Material >>
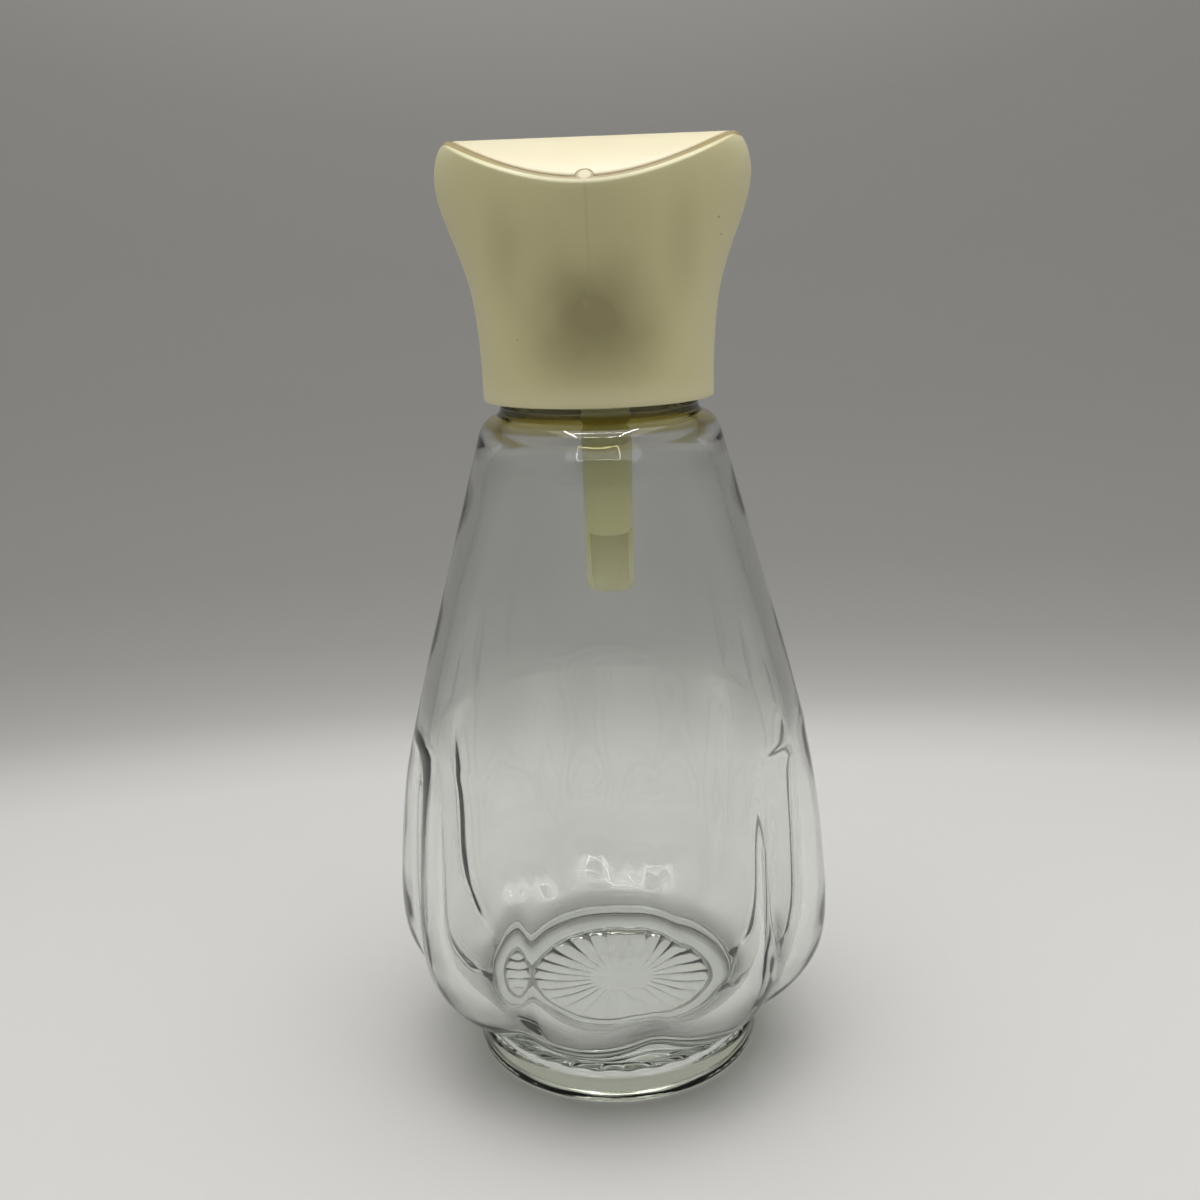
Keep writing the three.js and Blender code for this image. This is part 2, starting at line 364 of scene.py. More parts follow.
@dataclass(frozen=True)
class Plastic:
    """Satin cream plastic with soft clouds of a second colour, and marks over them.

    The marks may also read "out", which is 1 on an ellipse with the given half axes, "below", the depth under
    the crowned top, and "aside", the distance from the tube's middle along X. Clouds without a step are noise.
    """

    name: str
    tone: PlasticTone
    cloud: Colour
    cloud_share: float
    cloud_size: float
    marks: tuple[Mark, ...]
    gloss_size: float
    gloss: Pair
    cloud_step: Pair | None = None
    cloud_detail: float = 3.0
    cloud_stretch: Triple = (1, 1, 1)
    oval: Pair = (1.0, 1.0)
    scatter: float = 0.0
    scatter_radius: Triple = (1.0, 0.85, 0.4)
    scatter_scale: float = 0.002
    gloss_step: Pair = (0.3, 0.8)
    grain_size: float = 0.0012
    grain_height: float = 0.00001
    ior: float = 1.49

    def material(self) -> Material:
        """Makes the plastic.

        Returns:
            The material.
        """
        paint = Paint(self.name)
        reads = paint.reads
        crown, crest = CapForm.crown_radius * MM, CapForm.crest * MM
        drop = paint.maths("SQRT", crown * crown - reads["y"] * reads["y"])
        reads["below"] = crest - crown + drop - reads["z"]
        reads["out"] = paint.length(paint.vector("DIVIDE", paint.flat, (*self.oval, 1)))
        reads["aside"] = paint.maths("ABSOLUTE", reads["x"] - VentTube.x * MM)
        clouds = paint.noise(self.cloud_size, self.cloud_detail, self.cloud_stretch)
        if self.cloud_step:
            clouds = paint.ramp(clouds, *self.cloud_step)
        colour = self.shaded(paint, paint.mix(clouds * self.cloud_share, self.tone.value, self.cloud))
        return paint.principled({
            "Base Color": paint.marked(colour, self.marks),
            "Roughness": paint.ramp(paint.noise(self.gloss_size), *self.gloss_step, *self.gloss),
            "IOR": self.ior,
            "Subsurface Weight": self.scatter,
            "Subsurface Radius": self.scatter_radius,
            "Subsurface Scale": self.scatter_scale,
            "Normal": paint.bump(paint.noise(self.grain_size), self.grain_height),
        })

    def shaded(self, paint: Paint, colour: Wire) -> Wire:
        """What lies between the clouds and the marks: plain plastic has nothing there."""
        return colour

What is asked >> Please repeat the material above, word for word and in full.

Task solution >>
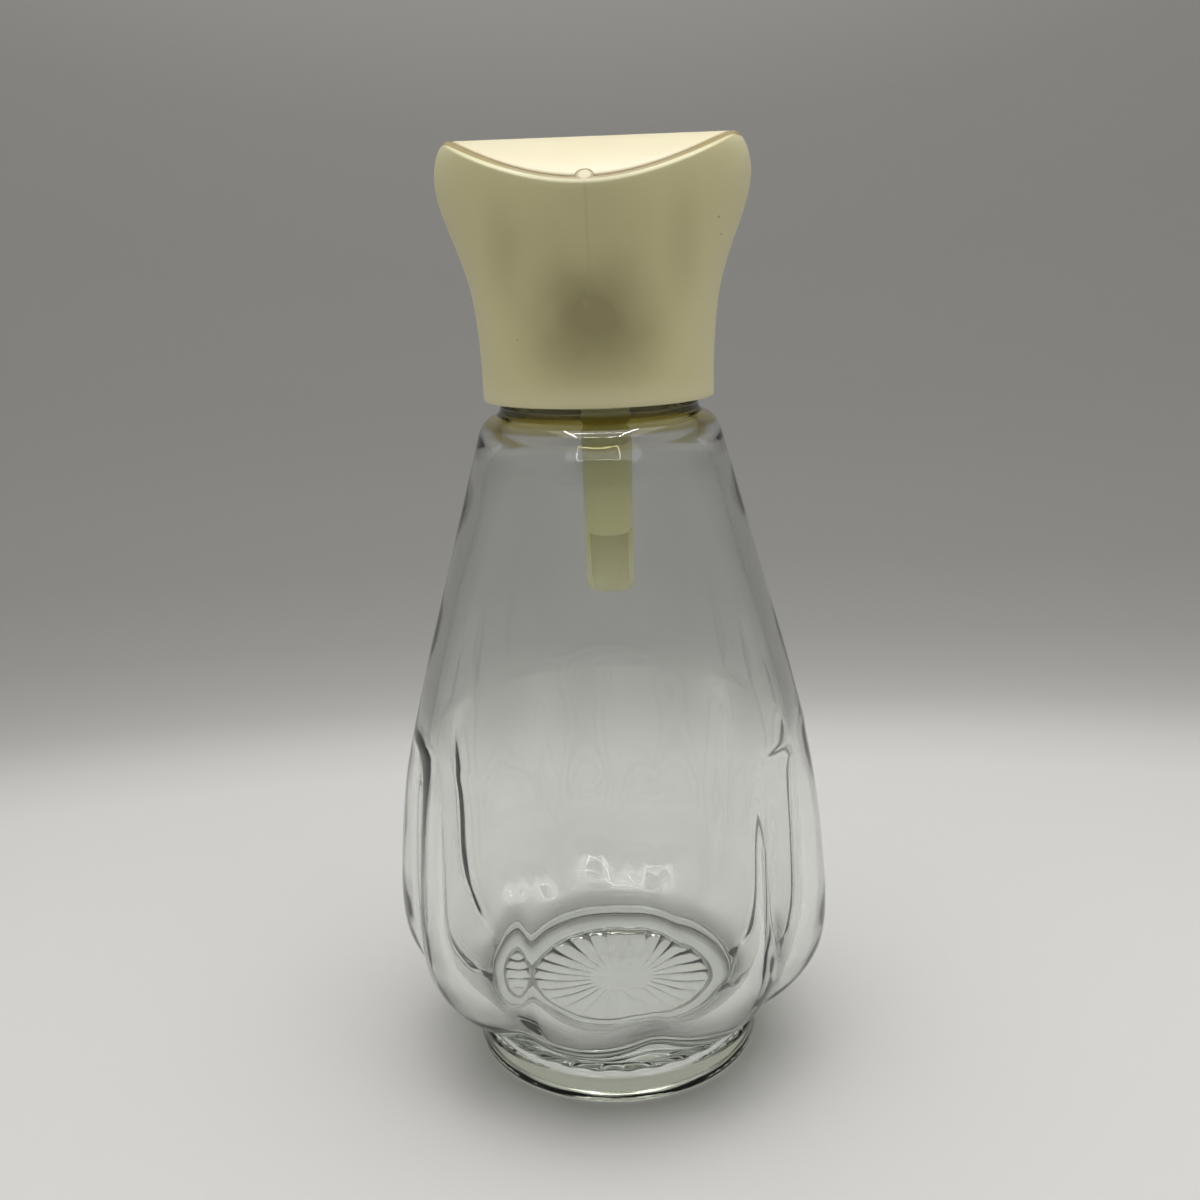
Keep writing the three.js and Blender code for this image. This is part 2, starting at line 364 of scene.py. More parts follow.
@dataclass(frozen=True)
class Plastic:
    """Satin cream plastic with soft clouds of a second colour, and marks over them.

    The marks may also read "out", which is 1 on an ellipse with the given half axes, "below", the depth under
    the crowned top, and "aside", the distance from the tube's middle along X. Clouds without a step are noise.
    """

    name: str
    tone: PlasticTone
    cloud: Colour
    cloud_share: float
    cloud_size: float
    marks: tuple[Mark, ...]
    gloss_size: float
    gloss: Pair
    cloud_step: Pair | None = None
    cloud_detail: float = 3.0
    cloud_stretch: Triple = (1, 1, 1)
    oval: Pair = (1.0, 1.0)
    scatter: float = 0.0
    scatter_radius: Triple = (1.0, 0.85, 0.4)
    scatter_scale: float = 0.002
    gloss_step: Pair = (0.3, 0.8)
    grain_size: float = 0.0012
    grain_height: float = 0.00001
    ior: float = 1.49

    def material(self) -> Material:
        """Makes the plastic.

        Returns:
            The material.
        """
        paint = Paint(self.name)
        reads = paint.reads
        crown, crest = CapForm.crown_radius * MM, CapForm.crest * MM
        drop = paint.maths("SQRT", crown * crown - reads["y"] * reads["y"])
        reads["below"] = crest - crown + drop - reads["z"]
        reads["out"] = paint.length(paint.vector("DIVIDE", paint.flat, (*self.oval, 1)))
        reads["aside"] = paint.maths("ABSOLUTE", reads["x"] - VentTube.x * MM)
        clouds = paint.noise(self.cloud_size, self.cloud_detail, self.cloud_stretch)
        if self.cloud_step:
            clouds = paint.ramp(clouds, *self.cloud_step)
        colour = self.shaded(paint, paint.mix(clouds * self.cloud_share, self.tone.value, self.cloud))
        return paint.principled({
            "Base Color": paint.marked(colour, self.marks),
            "Roughness": paint.ramp(paint.noise(self.gloss_size), *self.gloss_step, *self.gloss),
            "IOR": self.ior,
            "Subsurface Weight": self.scatter,
            "Subsurface Radius": self.scatter_radius,
            "Subsurface Scale": self.scatter_scale,
            "Normal": paint.bump(paint.noise(self.grain_size), self.grain_height),
        })

    def shaded(self, paint: Paint, colour: Wire) -> Wire:
        """What lies between the clouds and the marks: plain plastic has nothing there."""
        return colour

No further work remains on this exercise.